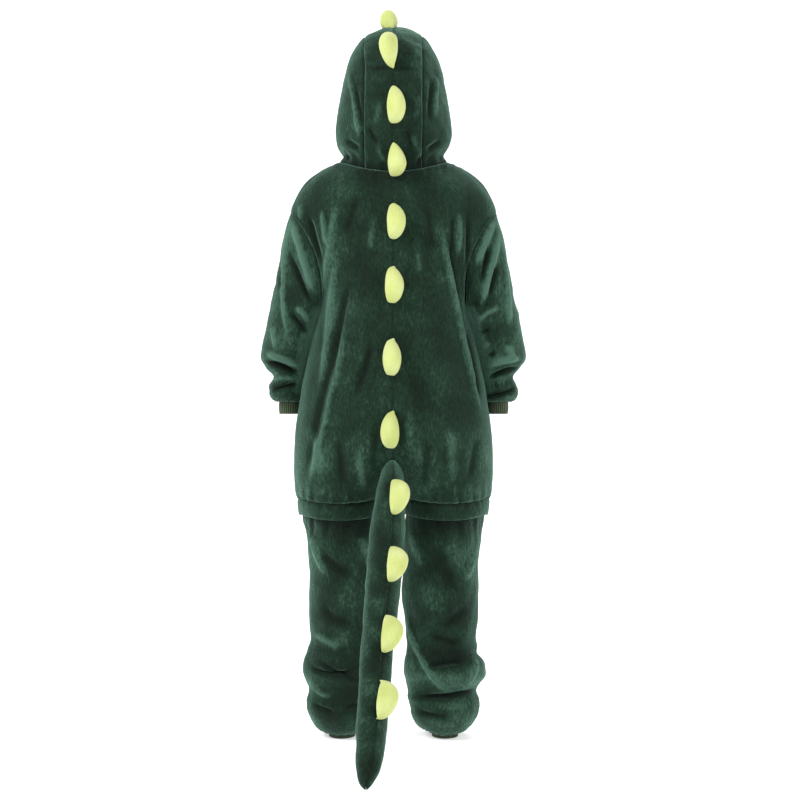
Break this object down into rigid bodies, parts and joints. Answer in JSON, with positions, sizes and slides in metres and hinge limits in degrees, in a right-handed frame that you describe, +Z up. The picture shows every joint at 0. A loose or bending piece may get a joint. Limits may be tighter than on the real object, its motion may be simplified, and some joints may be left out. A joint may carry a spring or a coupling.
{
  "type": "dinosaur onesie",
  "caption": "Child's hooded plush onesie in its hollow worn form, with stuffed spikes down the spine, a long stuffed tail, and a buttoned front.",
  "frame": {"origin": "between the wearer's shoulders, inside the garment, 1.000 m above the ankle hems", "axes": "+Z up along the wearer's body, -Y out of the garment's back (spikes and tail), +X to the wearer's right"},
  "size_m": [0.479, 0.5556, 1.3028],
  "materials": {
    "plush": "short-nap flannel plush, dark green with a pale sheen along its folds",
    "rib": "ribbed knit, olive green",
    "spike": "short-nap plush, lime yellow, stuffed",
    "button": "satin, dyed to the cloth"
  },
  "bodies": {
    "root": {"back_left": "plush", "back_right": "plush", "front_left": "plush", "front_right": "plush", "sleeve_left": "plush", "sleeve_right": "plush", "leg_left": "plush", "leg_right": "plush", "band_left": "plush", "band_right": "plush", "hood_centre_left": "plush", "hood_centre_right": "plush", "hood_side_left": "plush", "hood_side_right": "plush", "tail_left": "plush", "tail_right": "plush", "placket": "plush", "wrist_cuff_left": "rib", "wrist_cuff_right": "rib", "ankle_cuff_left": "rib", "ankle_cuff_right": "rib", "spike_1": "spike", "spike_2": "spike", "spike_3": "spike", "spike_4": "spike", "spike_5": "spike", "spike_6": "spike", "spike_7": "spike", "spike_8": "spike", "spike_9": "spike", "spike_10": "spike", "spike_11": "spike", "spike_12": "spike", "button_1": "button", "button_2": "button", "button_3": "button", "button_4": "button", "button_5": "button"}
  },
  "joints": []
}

■ **GIVEN TASK**
Using the listing above, show every line that includes the string "joints".

■ **FINISHED ANSWER**
Break this object down into rigid bodies, parts and joints. Answer in JSON, with positions, sizes and slides in metres and hinge limits in degrees, in a right-handed frame that you describe, +Z up. The picture shows every joint at 0. A loose or bending piece may get a joint. Limits may be tighter than on the real object, its motion may be simplified, and some joints may be left out. A joint may carry a spring or a coupling.
  "joints": []